Bolivia ha tratado de tapar el agujero con las reservas extranjeras, que se han desplomado año tras año desde el 2014. “Bolivia ya no puede contar con los ingresos del gas natural para equilibrar su déficit fiscal en el mediano plazo”, dijo Rodrigo Riaza, analista de Economist Intelligence Unit. El nuevo Gobierno “tendrá que tomar decisiones de política económica enormemente impopulares en el contexto de un entorno político profundamente polarizado y una economía tambaleante”.
Arce, intelectual de clase media de La Paz y licenciado de la Universidad de Warwick, es mejor conocido por citar encomios marxistas que por seguirlos. Hizo carrera en el Banco Central de Bolivia, sirviendo a Gobiernos de centroderecha para los cuales la parsimonia fiscal, el libre comercio y la empresa privada eran un evangelio. Fue un complemento importante, si no siempre efectivo, para la incontinencia fiscal de Morales.
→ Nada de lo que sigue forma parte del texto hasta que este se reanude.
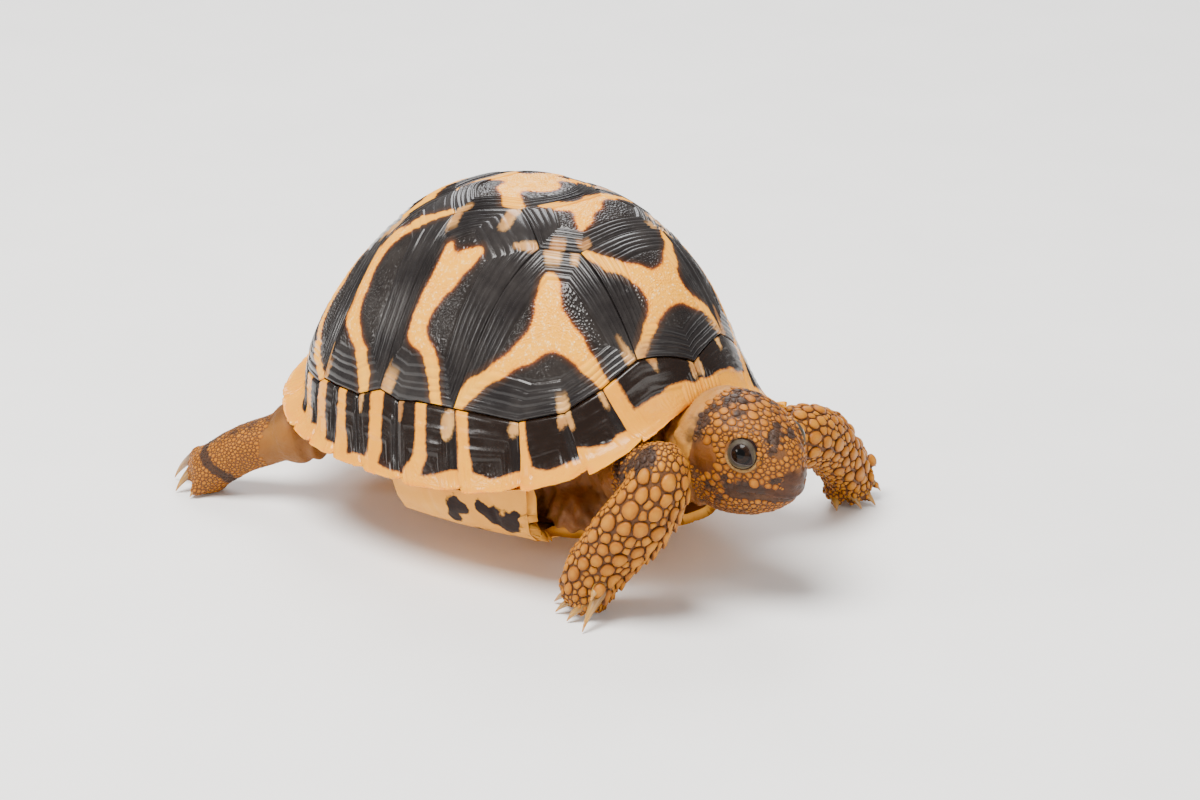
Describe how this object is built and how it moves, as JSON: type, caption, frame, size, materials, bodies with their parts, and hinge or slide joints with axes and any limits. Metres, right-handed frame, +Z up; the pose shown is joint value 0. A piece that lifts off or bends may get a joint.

Esa experiencia será útil, dado que Bolivia ya no puede confiar en el mercado del vendedor de antaño o en el apetito de los inversionistas de frontera. Argentina y Brasil, que alguna vez fueron clientes cautivos del gas natural de Bolivia, han reducido las importaciones debido a la recesión y también a que han aumentado su propia producción.
Pero si Arce tiene las habilidades políticas para gobernar efectivamente es otro asunto. Aunque se espera que el MAS y sus aliados dominen el Congreso (las papeletas aún se están contando), es poco probable que la Administración de Arce obtenga la mayoría necesaria para enmendar la constitución o nombrar jueces de la Corte Suprema, dos de los recursos favoritos de Morales. Un Gobierno acostumbrado a establecer los términos del debate político tendrá que buscar el consenso.
La conciliación puede ser necesaria, pero está lejos de estar garantizada. Los bolivianos están divididos por importantes grietas ideológicas y étnicas: aquellos leales a Morales consideran que su caída se debió a un golpe de Estado; sus enemigos lo ven como karma. El partido gobernante en sí es un poncho que cubre una variedad de tendencias ideológicas, siendo las más estridentes las que emanan de los seguidores de Morales. ¿Arce tomará el rumbo del hombre fuerte marginado o seguirá el camino de Lenín Moreno, líder ecuatoriano moderado que sucedió al líder supremo de la marea rosa, Rafael Correa, solo para volverse en su contra una vez elegido? ¿O su trayectoria reflejará la de Alberto Fernández, quien se asoció con la determinada expresidenta argentina Cristina Fernández de Kirchner y ha luchado por tener influencia desde entonces?
De manera alentadora, la elección que muchos temían que repitiera la explosión de acrimonia y violencia del año pasado fue admirablemente civilizada, y los contendientes y la presidenta interina, Jeanine Áñez, reconocieron rápidamente la victoria de Arce. Su fuerte actuación en ciudades clave —superando la campaña de Morales del 2019 en La Paz, Oruro y Cochabamba— también indicó que tiene seguidores propios. Y Arce, aparentemente, recibió el memorando sobre conciliación: ha hecho un llamado a “un Gobierno de unidad nacional”.
Si sus compatriotas polarizados atienden ese llamado, el país podría no convertirse en el referente del resurgimiento de la marea rosa latinoamericana como para ser un relato de advertencia sobre la democracia empobrecida. Las restricciones económicas podrían evitar que el nuevo Gobierno de La Paz caiga en las madrigueras de la ambición y la aventura política de la década pasada. Un poco menos de arrogancia y más realismo fiscal podría tener un largo camino por recorrer en Bolivia y más allá.